Fraksi Partai Amanat Nasional (PAN) juga memberikan catatan terkait hal ini. Menurut perwakilan fraksi PAN, Ahmad Riski Sadig, penurunan alokasi transfer ke daerah perlu diantisipasi dengan mekanisme kompensasi yang adil, serta memperhatikan sinergi antara pemerintah pusat dan daerah. “Agar belanja negara tetap produktif, merata, dan berorientasi pada peningkatan kesejahteraan rakyat,” ucap Ahmad.
Di sisi lain, Direktur Eksekutif Center of Economic and Law Studies (Celios), Bhima Yudhistira, berpendapat bahwa pemangkasan TKD justru mengindikasikan adanya sentralisasi fiskal. Menurutnya, keuangan daerah saat ini sudah mengalami tekanan fiskal akibat efisiensi anggaran. Dengan berkurangnya anggaran TKD untuk tahun 2026, tekanan fiskal daerah diperkirakan akan semakin besar dan merata.
Bhima juga memperingatkan bahwa tekanan fiskal ini dapat mendorong pemerintah daerah mencari jalan pintas untuk meningkatkan pendapatan, seperti melalui pajak dan retribusi, yang pada akhirnya akan membebani masyarakat. “Yang bisa menyelesaikan masalah adalah evaluasi pemotongan atau efisiensi belanja pemerintah pusat,” ujar Bhima di kantor Celios, Jakarta, Sabtu, 16 Agustus 2025.

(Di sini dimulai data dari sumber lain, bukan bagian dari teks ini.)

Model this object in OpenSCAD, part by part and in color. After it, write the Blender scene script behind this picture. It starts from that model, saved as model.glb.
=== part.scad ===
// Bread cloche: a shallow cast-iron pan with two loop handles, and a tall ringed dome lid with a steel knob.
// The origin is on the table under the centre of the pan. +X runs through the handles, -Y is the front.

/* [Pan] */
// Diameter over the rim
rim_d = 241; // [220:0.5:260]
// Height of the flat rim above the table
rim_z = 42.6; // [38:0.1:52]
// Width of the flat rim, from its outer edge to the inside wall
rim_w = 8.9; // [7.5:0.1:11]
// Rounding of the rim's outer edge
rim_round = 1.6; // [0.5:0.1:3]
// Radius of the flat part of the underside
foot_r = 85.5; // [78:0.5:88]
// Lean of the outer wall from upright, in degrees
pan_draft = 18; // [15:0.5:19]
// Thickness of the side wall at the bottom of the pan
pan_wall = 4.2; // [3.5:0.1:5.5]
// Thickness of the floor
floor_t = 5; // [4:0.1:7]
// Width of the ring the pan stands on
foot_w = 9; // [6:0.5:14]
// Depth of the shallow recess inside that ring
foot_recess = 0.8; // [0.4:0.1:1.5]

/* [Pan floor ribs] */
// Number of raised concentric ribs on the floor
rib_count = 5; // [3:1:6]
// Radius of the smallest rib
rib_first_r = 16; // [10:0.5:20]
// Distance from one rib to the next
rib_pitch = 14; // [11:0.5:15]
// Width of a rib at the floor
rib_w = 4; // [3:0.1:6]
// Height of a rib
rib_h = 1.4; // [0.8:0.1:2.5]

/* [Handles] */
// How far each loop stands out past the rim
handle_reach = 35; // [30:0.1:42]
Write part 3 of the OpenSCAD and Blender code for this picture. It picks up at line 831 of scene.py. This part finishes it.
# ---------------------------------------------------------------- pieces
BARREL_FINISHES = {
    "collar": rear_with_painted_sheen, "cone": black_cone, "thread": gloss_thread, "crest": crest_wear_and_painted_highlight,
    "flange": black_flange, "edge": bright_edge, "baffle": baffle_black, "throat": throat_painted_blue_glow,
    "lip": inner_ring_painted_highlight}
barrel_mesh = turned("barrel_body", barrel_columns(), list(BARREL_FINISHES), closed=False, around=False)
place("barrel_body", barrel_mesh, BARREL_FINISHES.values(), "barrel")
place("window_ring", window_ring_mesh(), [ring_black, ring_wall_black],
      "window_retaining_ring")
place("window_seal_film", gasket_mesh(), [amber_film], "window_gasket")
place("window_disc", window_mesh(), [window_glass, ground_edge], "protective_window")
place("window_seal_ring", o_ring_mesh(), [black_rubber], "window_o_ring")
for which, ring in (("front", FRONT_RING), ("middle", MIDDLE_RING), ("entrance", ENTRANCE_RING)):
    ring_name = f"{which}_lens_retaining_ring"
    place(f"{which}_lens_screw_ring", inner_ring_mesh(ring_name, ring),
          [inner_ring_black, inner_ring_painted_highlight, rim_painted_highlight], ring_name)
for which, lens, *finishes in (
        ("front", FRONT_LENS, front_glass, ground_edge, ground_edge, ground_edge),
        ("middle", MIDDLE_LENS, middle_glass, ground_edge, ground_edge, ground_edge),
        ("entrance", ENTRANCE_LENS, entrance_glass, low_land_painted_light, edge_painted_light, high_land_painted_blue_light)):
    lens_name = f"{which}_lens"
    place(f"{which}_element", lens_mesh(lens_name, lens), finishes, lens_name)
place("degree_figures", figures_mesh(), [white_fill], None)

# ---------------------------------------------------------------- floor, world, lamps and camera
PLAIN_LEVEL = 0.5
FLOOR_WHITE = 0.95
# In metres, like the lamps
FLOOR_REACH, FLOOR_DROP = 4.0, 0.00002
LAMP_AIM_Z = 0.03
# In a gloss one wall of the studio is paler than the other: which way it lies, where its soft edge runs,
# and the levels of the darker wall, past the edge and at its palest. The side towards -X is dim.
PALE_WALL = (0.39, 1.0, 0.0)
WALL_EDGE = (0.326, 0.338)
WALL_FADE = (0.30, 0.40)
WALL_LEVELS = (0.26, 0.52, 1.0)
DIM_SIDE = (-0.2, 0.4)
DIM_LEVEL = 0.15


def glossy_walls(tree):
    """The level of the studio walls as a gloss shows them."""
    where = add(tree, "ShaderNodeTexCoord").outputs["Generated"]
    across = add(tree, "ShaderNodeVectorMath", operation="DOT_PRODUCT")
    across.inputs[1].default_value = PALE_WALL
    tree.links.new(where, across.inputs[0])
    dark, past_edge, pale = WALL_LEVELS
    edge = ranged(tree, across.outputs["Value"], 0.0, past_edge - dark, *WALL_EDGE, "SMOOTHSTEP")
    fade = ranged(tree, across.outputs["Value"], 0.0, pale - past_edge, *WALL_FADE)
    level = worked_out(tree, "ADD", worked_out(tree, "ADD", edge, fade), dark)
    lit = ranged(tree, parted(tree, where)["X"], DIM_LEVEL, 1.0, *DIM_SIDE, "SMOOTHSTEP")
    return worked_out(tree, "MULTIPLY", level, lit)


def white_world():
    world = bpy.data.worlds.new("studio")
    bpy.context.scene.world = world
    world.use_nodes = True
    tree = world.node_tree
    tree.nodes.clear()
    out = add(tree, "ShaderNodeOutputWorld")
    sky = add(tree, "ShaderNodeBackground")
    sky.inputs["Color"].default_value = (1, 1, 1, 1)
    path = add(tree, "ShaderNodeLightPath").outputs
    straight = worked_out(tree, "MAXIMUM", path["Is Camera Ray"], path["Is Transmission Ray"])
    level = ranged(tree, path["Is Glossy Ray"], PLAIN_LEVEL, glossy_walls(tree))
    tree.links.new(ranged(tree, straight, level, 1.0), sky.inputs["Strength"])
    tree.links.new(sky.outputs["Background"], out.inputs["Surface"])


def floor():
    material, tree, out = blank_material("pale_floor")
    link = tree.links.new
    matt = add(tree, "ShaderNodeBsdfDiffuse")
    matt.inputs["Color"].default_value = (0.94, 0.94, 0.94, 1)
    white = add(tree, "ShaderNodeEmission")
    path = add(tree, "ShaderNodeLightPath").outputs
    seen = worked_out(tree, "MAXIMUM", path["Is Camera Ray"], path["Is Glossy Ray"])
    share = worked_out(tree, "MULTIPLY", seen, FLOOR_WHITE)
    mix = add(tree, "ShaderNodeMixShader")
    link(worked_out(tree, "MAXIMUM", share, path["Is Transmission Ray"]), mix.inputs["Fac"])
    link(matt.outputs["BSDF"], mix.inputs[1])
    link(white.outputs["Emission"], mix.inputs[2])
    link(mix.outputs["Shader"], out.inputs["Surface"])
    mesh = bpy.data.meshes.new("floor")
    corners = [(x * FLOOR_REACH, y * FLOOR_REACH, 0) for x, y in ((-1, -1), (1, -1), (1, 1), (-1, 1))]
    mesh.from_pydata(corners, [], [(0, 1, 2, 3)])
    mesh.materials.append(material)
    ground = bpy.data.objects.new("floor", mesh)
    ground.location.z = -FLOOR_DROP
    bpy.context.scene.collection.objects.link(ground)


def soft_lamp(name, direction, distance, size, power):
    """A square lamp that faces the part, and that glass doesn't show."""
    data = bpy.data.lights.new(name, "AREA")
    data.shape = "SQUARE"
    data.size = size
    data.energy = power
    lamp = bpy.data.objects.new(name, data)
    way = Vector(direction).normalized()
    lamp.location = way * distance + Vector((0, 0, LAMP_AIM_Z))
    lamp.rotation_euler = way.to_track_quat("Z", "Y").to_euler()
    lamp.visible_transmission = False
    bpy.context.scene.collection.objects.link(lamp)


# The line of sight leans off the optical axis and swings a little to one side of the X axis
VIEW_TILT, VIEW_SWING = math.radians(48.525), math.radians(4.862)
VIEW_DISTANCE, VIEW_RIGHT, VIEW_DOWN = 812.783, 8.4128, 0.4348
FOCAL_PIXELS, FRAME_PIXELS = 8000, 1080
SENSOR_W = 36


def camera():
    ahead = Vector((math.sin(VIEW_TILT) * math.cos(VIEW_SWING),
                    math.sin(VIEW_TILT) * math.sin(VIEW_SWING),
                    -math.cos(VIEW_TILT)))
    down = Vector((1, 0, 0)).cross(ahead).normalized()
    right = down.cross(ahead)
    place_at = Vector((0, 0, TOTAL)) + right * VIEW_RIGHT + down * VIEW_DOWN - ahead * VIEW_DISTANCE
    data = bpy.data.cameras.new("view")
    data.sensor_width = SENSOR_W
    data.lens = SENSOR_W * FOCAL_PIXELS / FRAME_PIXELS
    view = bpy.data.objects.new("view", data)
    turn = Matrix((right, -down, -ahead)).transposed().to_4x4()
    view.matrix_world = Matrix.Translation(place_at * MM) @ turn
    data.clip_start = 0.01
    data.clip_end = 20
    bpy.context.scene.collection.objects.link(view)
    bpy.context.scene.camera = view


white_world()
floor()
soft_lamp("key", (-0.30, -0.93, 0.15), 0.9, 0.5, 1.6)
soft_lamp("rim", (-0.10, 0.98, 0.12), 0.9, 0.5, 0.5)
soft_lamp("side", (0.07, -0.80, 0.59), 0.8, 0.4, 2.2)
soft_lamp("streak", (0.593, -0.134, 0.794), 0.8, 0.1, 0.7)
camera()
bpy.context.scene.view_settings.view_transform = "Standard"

Sebelumnya, Menteri Keuangan Sri Mulyani Indrawati menyatakan bahwa penurunan transfer daerah merupakan bagian dari penyesuaian anggaran secara menyeluruh. Untuk membiayai belanja tersebut, pemerintah menargetkan pendapatan negara sebesar Rp 3.147 triliun pada tahun 2026. Target tersebut naik 9,8 persen dibandingkan perkiraan penerimaan tahun 2025 sebesar Rp 2.865,5 triliun. Pemerintah berupaya mencari sumber pendapatan lain untuk menutupi kekurangan anggaran dan memastikan pembangunan tetap berjalan.
Ilona Estherina berkontribusi dalam penulisan artikel ini.

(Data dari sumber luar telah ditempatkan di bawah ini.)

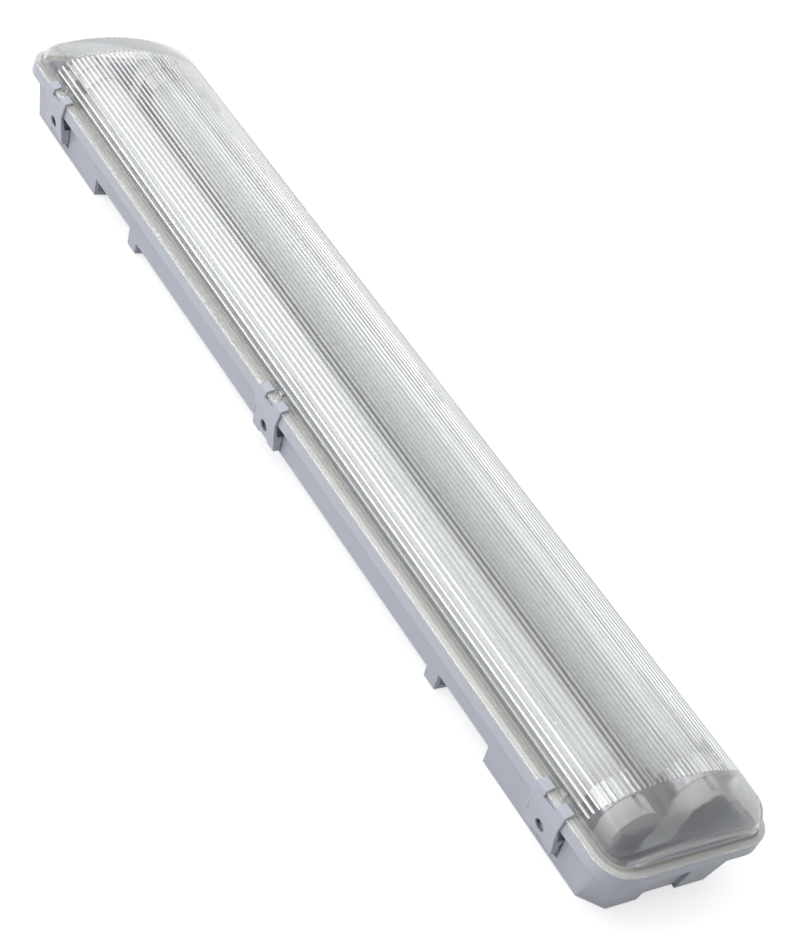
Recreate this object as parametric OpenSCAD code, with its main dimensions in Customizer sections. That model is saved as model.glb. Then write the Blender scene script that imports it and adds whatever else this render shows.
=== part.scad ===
// Vapour-tight twin-tube light: moulded tub, clear ribbed diffuser and six hinged clips.
// Millimetres. X runs along the length, Z points out of the mounting plane,
// and the origin is the centre of the flat back, which lies on Z = 0.

/* [Housing] */
// Length over the rim
body_len = 660; // [640:5:700]
// Width over the rim
body_w = 112; // [108:1:124]
// Height of the rim's top edge above the back
body_h = 34.2; // [33:0.2:38]
// Radius of the rim's corners in plan
rim_r = 18; // [16:1:22]
// Height of the band round the rim
rim_band = 6.6; // [5:0.2:8]
// How far the rim stands out over the side wall
rim_over_side = 5.4; // [4.5:0.1:6]
// How far the rim stands out over the end wall
rim_over_end = 4; // [3:0.1:5]
// How far the flat back stands in from the rim at each side
taper_side = 11.5; // [10:0.5:13]
// How far the flat back stands in from the rim at each end
taper_end = 8; // [6:0.5:10]
// Chamfer at the back's four corners in plan
base_chamfer = 11; // [6:1:14]
// Wall thickness of the tub
wall = 2.6; // [2.2:0.1:3]

/* [Back edges] */
// Distance of the middle stretch of the back from the rim's end
mid_end = 159.5; // [155:0.5:180]
// Length of each small foot along the edge
foot_len = 10; // [8:1:16]
// Length of each deep end block, from the rim's end
block_len = 102; // [90:1:115]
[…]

Pilihan Editor: Pemangkasan Anggaran Jilid II
Ringkasan
DPR mengungkap penurunan alokasi Dana Transfer ke Daerah (TKD) dalam RAPBN 2026 menjadi Rp 650 triliun dari Rp 919 triliun di tahun 2025. Pemerintah mengklaim penurunan ini tidak akan mengganggu pembangunan daerah karena program dialihkan ke Banpres dan Inpres, yang tetap mempertimbangkan usulan dari daerah. Beberapa fraksi DPR menyoroti perlunya skema alternatif untuk menjaga pembangunan daerah, sementara ekonom Celios menilai ini sebagai indikasi sentralisasi fiskal.

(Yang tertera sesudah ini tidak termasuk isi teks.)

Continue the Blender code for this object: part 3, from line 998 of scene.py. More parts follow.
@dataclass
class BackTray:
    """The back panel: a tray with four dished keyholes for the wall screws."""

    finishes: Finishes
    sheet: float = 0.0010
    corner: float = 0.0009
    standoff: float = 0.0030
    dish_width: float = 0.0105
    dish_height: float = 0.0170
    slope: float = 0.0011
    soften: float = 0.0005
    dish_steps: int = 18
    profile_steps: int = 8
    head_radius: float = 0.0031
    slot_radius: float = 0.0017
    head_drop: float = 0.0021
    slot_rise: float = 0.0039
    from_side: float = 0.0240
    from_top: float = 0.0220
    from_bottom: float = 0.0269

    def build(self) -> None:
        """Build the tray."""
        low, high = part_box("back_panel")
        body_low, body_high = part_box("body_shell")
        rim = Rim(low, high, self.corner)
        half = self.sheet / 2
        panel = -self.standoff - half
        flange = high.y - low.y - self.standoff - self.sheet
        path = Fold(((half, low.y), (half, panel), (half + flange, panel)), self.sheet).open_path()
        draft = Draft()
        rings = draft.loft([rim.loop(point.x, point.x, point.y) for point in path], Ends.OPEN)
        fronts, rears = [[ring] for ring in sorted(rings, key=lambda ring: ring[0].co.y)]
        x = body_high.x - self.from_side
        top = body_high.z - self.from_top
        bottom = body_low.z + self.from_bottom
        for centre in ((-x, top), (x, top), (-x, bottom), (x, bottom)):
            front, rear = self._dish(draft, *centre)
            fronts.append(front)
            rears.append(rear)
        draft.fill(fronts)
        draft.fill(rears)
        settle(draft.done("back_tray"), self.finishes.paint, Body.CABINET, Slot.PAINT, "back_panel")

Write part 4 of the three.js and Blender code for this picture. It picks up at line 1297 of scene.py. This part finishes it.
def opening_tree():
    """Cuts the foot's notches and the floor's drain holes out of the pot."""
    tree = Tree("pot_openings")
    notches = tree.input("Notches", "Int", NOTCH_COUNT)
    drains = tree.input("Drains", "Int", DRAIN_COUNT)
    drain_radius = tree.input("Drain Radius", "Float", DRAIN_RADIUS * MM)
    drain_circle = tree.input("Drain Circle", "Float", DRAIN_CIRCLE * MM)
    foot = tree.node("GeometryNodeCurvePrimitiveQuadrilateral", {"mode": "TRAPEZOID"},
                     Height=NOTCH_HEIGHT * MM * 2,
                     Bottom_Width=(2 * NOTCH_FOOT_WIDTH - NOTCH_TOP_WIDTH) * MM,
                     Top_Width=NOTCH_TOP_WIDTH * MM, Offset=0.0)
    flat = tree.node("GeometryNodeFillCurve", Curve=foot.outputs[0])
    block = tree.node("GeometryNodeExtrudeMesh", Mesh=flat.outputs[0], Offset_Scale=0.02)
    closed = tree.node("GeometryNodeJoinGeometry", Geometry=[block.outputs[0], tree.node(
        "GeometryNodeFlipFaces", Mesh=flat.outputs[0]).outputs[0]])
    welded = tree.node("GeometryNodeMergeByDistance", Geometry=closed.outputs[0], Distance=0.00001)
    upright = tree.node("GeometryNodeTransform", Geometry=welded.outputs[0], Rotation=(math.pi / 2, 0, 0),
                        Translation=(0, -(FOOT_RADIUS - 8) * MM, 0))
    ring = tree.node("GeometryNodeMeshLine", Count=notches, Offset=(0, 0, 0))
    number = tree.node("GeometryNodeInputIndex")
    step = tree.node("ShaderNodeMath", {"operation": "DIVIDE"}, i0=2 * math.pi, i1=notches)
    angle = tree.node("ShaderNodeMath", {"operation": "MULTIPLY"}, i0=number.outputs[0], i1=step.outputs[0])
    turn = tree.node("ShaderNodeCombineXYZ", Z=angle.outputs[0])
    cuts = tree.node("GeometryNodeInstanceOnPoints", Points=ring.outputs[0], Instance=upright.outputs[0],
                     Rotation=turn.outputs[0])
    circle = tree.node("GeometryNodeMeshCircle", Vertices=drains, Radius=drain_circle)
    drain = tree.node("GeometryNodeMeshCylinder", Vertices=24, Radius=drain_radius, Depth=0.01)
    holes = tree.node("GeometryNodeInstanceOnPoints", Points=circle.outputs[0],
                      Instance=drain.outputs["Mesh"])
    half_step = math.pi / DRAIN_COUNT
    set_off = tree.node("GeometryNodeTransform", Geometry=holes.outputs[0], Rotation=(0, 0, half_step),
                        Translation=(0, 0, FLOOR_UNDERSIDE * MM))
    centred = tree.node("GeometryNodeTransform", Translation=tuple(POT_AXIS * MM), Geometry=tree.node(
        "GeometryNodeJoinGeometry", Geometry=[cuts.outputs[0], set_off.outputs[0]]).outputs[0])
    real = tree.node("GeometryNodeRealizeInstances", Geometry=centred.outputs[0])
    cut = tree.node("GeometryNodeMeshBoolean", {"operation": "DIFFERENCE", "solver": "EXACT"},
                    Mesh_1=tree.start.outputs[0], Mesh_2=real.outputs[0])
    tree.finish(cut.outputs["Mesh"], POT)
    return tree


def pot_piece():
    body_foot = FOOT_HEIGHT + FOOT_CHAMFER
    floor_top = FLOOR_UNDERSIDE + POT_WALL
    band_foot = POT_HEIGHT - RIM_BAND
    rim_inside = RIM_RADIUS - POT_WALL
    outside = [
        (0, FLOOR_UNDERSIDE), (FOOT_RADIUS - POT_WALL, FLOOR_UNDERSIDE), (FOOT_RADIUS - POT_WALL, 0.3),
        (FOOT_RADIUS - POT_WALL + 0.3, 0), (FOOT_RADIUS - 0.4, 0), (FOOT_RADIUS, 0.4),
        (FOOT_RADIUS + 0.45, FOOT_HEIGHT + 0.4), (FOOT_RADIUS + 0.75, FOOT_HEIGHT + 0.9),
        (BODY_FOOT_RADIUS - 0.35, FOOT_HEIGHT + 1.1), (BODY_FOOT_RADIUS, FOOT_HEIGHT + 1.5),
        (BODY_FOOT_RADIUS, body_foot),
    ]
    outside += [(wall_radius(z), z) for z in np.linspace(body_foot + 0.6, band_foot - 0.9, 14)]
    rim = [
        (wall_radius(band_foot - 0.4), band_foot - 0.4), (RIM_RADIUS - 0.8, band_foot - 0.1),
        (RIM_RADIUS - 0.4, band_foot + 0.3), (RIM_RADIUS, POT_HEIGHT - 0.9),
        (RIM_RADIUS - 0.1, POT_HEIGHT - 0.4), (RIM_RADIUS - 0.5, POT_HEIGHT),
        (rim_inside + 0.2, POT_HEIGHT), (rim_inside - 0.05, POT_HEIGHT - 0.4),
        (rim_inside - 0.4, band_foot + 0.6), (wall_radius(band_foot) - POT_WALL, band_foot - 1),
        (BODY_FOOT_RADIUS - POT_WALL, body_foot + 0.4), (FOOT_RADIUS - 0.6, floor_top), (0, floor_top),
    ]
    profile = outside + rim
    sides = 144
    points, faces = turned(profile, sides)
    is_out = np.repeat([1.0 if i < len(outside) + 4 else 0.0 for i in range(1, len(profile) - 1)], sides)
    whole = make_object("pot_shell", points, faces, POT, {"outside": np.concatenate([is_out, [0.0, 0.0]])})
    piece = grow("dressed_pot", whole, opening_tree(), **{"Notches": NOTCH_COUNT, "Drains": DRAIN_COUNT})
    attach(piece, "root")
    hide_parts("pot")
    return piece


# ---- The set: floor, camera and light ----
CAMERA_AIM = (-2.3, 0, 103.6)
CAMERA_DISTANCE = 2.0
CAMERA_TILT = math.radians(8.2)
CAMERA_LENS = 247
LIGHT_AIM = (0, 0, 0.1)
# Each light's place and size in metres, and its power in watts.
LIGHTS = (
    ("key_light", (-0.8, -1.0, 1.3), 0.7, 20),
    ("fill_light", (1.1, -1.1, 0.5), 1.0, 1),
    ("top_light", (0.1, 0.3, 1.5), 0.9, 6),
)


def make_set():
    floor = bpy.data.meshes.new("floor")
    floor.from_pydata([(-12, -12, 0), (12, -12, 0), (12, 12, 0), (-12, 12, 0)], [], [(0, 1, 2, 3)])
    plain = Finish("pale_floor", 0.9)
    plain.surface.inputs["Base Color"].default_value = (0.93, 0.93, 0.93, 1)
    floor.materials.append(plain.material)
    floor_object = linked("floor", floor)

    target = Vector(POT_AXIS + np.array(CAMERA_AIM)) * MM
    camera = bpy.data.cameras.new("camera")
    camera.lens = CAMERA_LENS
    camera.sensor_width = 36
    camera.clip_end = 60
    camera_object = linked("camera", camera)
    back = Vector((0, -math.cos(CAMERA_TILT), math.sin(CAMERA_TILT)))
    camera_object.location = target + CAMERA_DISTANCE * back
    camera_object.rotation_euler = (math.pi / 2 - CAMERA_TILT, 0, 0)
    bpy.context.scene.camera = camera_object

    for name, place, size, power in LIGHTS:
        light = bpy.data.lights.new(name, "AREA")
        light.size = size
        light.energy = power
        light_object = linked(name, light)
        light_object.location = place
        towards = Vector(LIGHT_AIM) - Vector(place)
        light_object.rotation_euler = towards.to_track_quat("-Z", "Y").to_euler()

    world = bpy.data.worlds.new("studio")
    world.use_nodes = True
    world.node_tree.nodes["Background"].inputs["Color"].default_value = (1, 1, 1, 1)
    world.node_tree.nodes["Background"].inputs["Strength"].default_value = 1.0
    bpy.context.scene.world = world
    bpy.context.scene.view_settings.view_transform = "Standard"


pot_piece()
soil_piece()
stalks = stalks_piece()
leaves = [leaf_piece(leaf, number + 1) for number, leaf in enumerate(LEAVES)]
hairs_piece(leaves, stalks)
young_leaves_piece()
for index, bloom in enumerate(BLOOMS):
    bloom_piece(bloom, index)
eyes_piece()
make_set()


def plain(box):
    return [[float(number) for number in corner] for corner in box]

Pemerintah menjelaskan penurunan TKD adalah bagian dari penyesuaian anggaran secara menyeluruh untuk mencapai target pendapatan negara sebesar Rp 3.147 triliun di tahun 2026. Pemerintah berupaya mencari sumber pendapatan lain untuk menutupi kekurangan anggaran dan memastikan pembangunan tetap berjalan. Pemerintah meyakinkan bahwa usulan pembangunan tetap berasal dari daerah, sehingga tidak ada pemusatan kekuasaan fiskal di pemerintah pusat.